Kinexys took a similarly pragmatic approach to driving institutional adoption. Syed said the platform, which has moved $3 trillion on its rails to date as part of JPMorgan’s broader $10 trillion daily payment flows, won over corporate clients by making blockchain infrastructure look and feel like ordinary banking.
“When a client asks us for a US dollar account, they don’t ask us if it’s on cloud or AWS. They just ask for a bank account. So we said: we take care of the technology. You have a bank account that can move money 24/7,” she said.
Kinexys launched blockchain deposit accounts that operate on round-the-clock blockchain rails but remain ordinary deposit accounts from a legal, regulatory and accounting standpoint. More recently, it introduced deposit tokens, which are representations of commercial bank money that can now move on public blockchains.

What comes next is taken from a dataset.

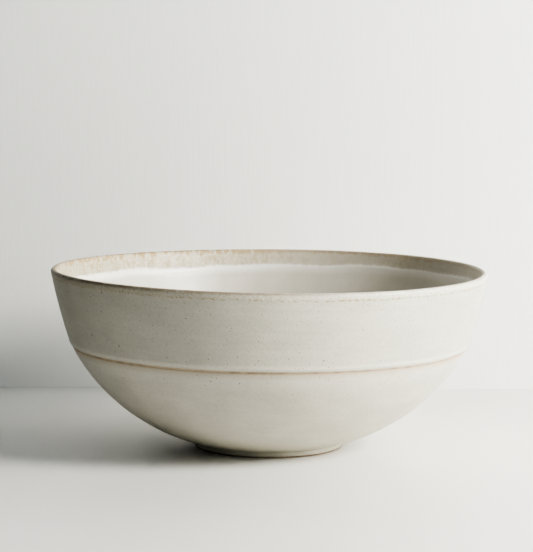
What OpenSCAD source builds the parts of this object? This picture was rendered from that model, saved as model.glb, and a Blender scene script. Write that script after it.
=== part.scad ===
// Footed serving bowl: a thrown stoneware bowl with a flaring upper wall,
// a ridge where that wall meets the round belly, and a low foot ring.
// Each clay section and each coat of glaze is a solid of its own.
// Millimetres, +Z up, origin on the axis in the plane the foot stands on.

/* [Rim] */
// Diameter over the glazed rim
rim_d = 280; // [270:1:290]
// Height over the glazed rim
rim_z = 115; // [112:1:120]
// Thickness of the clay at the lip
lip_w = 3; // [2.6:0.2:3.6]

/* [Wall] */
// Diameter of the clay at the ridge
ridge_d = 253.4; // [250:0.2:256]
// Height of the ridge
ridge_z = 66.5; // [62:0.5:70]
// How far the upper wall stands proud of the belly at the ridge
ridge_step = 0.5; // [0.4:0.1:0.8]
// Thickness of the clay wall at the ridge
wall_w = 4.4; // [4:0.2:5]
// Outward bow of the upper wall between ridge and lip
wall_bow = 0.75; // [0.3:0.05:1]
// Outward bulge of the belly off its chord
belly_bow = 10.7; // [9.5:0.1:11.5]
// Width of the bare line left in the glaze under the ridge
bare_line = 1; // [0.6:0.1:1.6]

/* [Floor and foot] */
// Height of the clay floor inside
floor_z = 10; // [9:0.5:12]
// Radius of the flat middle of the floor
floor_r = 28; // [20:1:34]
// Outside diameter of the clay foot ring
foot_d = 95.2; // [88:0.2:98]
// Width of the foot ring
foot_w = 7; // [5.5:0.5:9]
// Height of the foot ring that shows under the belly
foot_z = 4.35; // [3.6:0.05:4.6]
// Depth of the recess inside the foot ring
well_z = 5; // [5:0.1:6]

/* [Glaze] */
// Thickness of a coat of glaze
glaze = 0.45; // [0.35:0.05:0.6]
// Depth below the rim that the rim glaze reaches inside
rim_glaze_in = 10.5; // [8:0.5:16]
// Depth below the rim that the rim glaze reaches outside
rim_glaze_out = 4.2; // [3.6:0.2:8]
// Height of bare clay left at the bottom of the foot ring
bare_foot = 0.9; // [0.8:0.1:1.2]

/* [Hidden] */
$fn = 180;

clay = [0.62, 0.49, 0.37];
cream = [0.84, 0.82, 0.77];
oatmeal = [0.80, 0.75, 0.67];
warm_grey = [0.79, 0.77, 0.73];

arc_n = 24;         // steps along a long arc
nose_n = 12;        // steps round the lip
corner_n = 5;       // steps round a small corner
edge_r = 0.9;       // softened edges of the foot ring
corner_r = 0.5;     // softened lower corner of the upper wall
lap_h = 3.5;        // height of the lap joint inside the wall
lap_w = 1.9;        // thickness of the belly's upstand in that joint
blend = 9;          // length over which the inside turns from belly to wall
crest_glaze = 0.3;  // glaze is thinner where it runs off the lip
feather = 0.12;     // thickness of a coat at an edge that stops on bare clay

// Arc from a to b that bulges by sag to the right of its chord,
// from share t0 to share t1 of its length.
function arc_between(a, b, sag, t0 = 0, t1 = 1, n = arc_n) =
    let (
        d = b - a,
        chord = norm(d),
        out = [d[1], -d[0]] / chord,
        r = (chord * chord / 4 + sag * sag) / (2 * sag),
        c = (a + b) / 2 - out * (r - sag),
        half = asin(chord / (2 * r)),
        mid = atan2(out[1], out[0])
    )
    [for (i = [0 : n]) let (t = t0 + (t1 - t0) * i / n, w = mid - half + 2 * half * t)
        c + r * [cos(w), sin(w)]];

// Arc about c from angle w0 to angle w1.
function arc_about(c, r, w0, w1, n) =
    [for (i = [0 : n]) let (w = w0 + (w1 - w0) * i / n) c + r * [cos(w), sin(w)]];

// Smooth turn from a to b about the corner c.
function turn(a, c, b, n) =
    [for (i = [0 : n]) let (t = i / n) a * (1 - t) * (1 - t) + c * 2 * t * (1 - t) + b * t * t];

function along(a, b, t) = a + (b - a) * t;
function unit(v) = v / norm(v);
function right_of(v) = [v[1], -v[0]];
function back_to_front(p) = [for (i = [len(p) - 1 : -1 : 0]) p[i]];

// Direction to the right of a path at its point i.
function side(p, i) =
    let (
        last = len(p) - 1,
        before = unit(p[max(i, 1)] - p[max(i, 1) - 1]),
        after = unit(p[min(i, last - 1) + 1] - p[min(i, last - 1)]),
        m = unit(right_of(before) + right_of(after))
    )
    m / (m * right_of(after));

// The surface of a coat laid on the right of a path.
function coat_face(p, thick) = [for (i = [0 : len(p) - 1]) p[i] + side(p, i) * thick[i]];

// Outside of the clay, from the foot up to the rim.
ridge_r = ridge_d / 2;
foot_r = foot_d / 2;
foot_corner = [foot_r, foot_z];
ridge = [ridge_r, ridge_z];
wall_foot = [ridge_r + ridge_step, ridge_z + corner_r];
nose_r = lip_w / 2;
nose = [rim_d / 2 - glaze - nose_r, rim_z - crest_glaze - nose_r];
wall_lean = atan2(nose[0] - wall_foot[0], nose[1] - wall_foot[1]);
wall_turn = 2 * atan(2 * wall_bow / norm(nose - wall_foot));
nose_w0 = wall_turn - wall_lean;
wall_top = nose + nose_r * [cos(nose_w0), sin(nose_w0)];
out_share = 1 - (rim_glaze_out - (rim_z - wall_top[1])) / (wall_top[1] - wall_foot[1]);
belly_share = 1 - bare_line / norm(ridge - foot_corner);
belly_out = arc_between(foot_corner, ridge, belly_bow, 0, belly_share);
wall_out = arc_between(wall_foot, wall_top, wall_bow, 0, out_share);
rim_out = arc_between(wall_foot, wall_top, wall_bow, out_share, 1, 4);

// Inside of the clay, from the axis up to the rim.
nose_w1 = 180 - wall_lean;
lip_in = nose + nose_r * [cos(nose_w1), sin(nose_w1)];
elbow = [ridge_r - wall_w, ridge_z];
in_r = (pow(elbow[0] - floor_r, 2) + pow(elbow[1] - floor_z, 2)) / (2 * (elbow[1] - floor_z));
in_c = [floor_r, floor_z + in_r];
elbow_w = atan2(elbow[1] - in_c[1], elbow[0] - in_c[0]);
belly_in = arc_about(in_c, in_r, -90, elbow_w - asin(blend / in_r), arc_n);
turn_top = elbow + unit(lip_in - elbow) * blend;
lap_top = ridge_z + lap_h;
turn_in = [for (p = turn(belly_in[arc_n], elbow, turn_top, 8)) if (p != belly_in[arc_n]) p];
turn_low = [for (p = turn_in) if (p[1] < lap_top) p];
turn_high = [for (p = turn_in) if (p[1] > lap_top) p];
lap_in = let (a = turn_low[len(turn_low) - 1], b = turn_high[0])
    along(a, b, (lap_top - a[1]) / (b[1] - a[1]));
rim_in = along(lip_in, turn_top, (rim_glaze_in - (rim_z - lip_in[1])) / (lip_in[1] - turn_top[1]));
lip_round = arc_about(nose, nose_r, nose_w0, nose_w1, nose_n);

// The lap joint in the thickness of the wall.
lap_low = [elbow[0] + lap_w, ridge_z];
lap_high = [lap_in[0] + lap_w, lap_top];

module turned(outline) {
    rotate_extrude() polygon(outline);
}

// Floor and round belly, up to the ridge, with the upstand that the wall sits over.
module belly() {
    color(clay) turned(concat(
        [[0, well_z], [foot_r, well_z]],
        belly_out,
        [ridge, lap_low, lap_high, lap_in],
        back_to_front(turn_low),
        back_to_front(belly_in),
        [[0, floor_z]]
    ));
}

// Flaring wall from the ridge to the lip, rebated to sit over the belly's upstand.
module upper_wall() {
    corner = wall_foot - [corner_r, 0];
    color(clay) turned(concat(
        [lap_low],
        arc_about(corner, corner_r, -90, -wall_lean, corner_n),
        wall_out,
        rim_out,
        lip_round,
        [rim_in, turn_top],
        back_to_front(turn_high),
        [lap_in, lap_high]
    ));
}

// Foot ring let into the underside of the belly, with softened edges.
module foot_ring() {
    well_r = foot_r - foot_w;
    color(clay) turned(concat(
        arc_about([well_r + edge_r, edge_r], edge_r, 180, 270, corner_n),
        arc_about([foot_r - edge_r, edge_r], edge_r, -90, 0, corner_n),
        [[foot_r, well_z], [well_r, well_z]]
    ));
}

// A coat of glaze on the right of a path, thick[i] millimetres at its point i.
module coat(path, thick) {
    turned(concat(path, back_to_front(coat_face(path, thick))));
}

// Thickness along n points: glaze everywhere, other values at the two ends.
function even(n, first = glaze, last = glaze) =
    [for (i = [0 : n - 1]) i == 0 ? first : i == n - 1 ? last : glaze];

// Liner glaze over the floor and up the inside, as far as the rim glaze.
module inner_glaze() {
    path = concat([rim_in], back_to_front(turn_in), back_to_front(belly_in));
    floor_edge = path[len(path) - 1];
    face = coat_face(path, even(len(path)));
    color(warm_grey) turned(concat(
        path,
        [[0, floor_z], [0, floor_z + glaze]],
        [floor_edge + [0, glaze]],
        back_to_front([for (i = [0 : len(face) - 2]) face[i]])
    ));
}

// Rim glaze: over the lip, further down the inside than the outside.
module rim_glaze() {
    path = concat(rim_out, lip_round, [rim_in]);
    last = len(path) - 1;
    thick = [for (i = [0 : last])
        glaze - (glaze - crest_glaze) * pow(max(0, unit(side(path, i))[1]), 2)];
    color(oatmeal) coat(path, thick);
}

// Glaze on the outside of the upper wall, down to the bare line at the ridge.
module wall_glaze() {
    color(cream) coat(wall_out, even(len(wall_out), feather));
}

// Glaze on the outside of the belly and of the foot ring.
module belly_glaze() {
    foot_side = [[foot_r, bare_foot], [foot_r, along([0, bare_foot], [0, foot_z], 0.5)[1]]];
    path = concat(foot_side, belly_out);
    color(cream) coat(path, even(len(path), feather, feather));
}

// Glaze on the ceiling of the recess inside the foot ring.
module foot_well_glaze() {
    color(warm_grey) translate([0, 0, well_z - glaze])
        cylinder(h = glaze, r = foot_r - foot_w);
}

belly();
upper_wall();
foot_ring();
inner_glaze();
rim_glaze();
wall_glaze();
belly_glaze();
foot_well_glaze();
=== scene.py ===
import math

import bmesh
import bpy
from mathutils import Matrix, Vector, noise


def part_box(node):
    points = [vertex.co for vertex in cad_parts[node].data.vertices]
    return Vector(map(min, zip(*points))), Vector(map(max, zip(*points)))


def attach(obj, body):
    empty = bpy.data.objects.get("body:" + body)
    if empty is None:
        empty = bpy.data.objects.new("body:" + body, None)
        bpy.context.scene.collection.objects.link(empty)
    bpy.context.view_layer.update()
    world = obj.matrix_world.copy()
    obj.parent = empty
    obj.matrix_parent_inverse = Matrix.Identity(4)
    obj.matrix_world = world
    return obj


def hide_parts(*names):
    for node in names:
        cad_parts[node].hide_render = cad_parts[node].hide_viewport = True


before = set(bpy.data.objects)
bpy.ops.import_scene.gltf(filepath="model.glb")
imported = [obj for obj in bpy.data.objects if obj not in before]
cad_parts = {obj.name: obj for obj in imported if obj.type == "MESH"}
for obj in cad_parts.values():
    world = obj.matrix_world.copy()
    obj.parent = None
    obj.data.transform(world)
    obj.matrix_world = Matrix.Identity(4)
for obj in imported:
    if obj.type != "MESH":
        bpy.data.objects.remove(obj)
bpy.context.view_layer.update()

bl_info = {
    "name": "Footed serving bowl",
    "version": (1, 0, 0),
    "blender": (4, 5, 0),
    "location": "View3D > Sidebar > Bowl",
    "description": "Builds a thrown stoneware serving bowl and a plain studio round it",
    "category": "Object",
}

MM = 0.001
BODY = "root"
CLAY_NODES = ("belly", "upper_wall", "foot_ring")
RIM_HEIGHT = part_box("rim_glaze")[1].z
WALL_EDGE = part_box("wall_glaze")[0].z
BELLY_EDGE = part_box("belly_glaze")[1].z
FOOT_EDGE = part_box("belly_glaze")[0].z
FLOOR_LEVEL = -0.05 * MM
SAME_POINT = 0.02 * MM
STUDIO_REACH = 4.0
FLAG_LENGTH = 1.0
SHARP_EDGE = math.radians(38)
OUTLINE_BEND = math.radians(24)
GLAZE_BUMP = 0.10 * MM
CLAY_BUMP = 0.12 * MM
BRUSH_MARK = 2.2 * MM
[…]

On decentralized finance (DeFi) regulation, Stani Kulechov, founder and chief executive of Aave Labs, said the technology layer should remain permissionless while financial services built on top of it are regulated.
“DeFi and blockchain bring more transparency, guaranteed execution through smart contracts, accountability and access. But at the same time, they bring new types of risk,” he said. “If you don’t have the typical custodian risk, that might translate into risks in the underlying protocols.”
Regulatory frameworks for DeFi are being developed in the US market-structure bill, while the EU and UK are in a catch-up phase. As governance standards mature and user experience improves, panelists broadly agreed the infrastructure for always-on, cross-border payments is being built up piece by piece, jurisdiction by jurisdiction.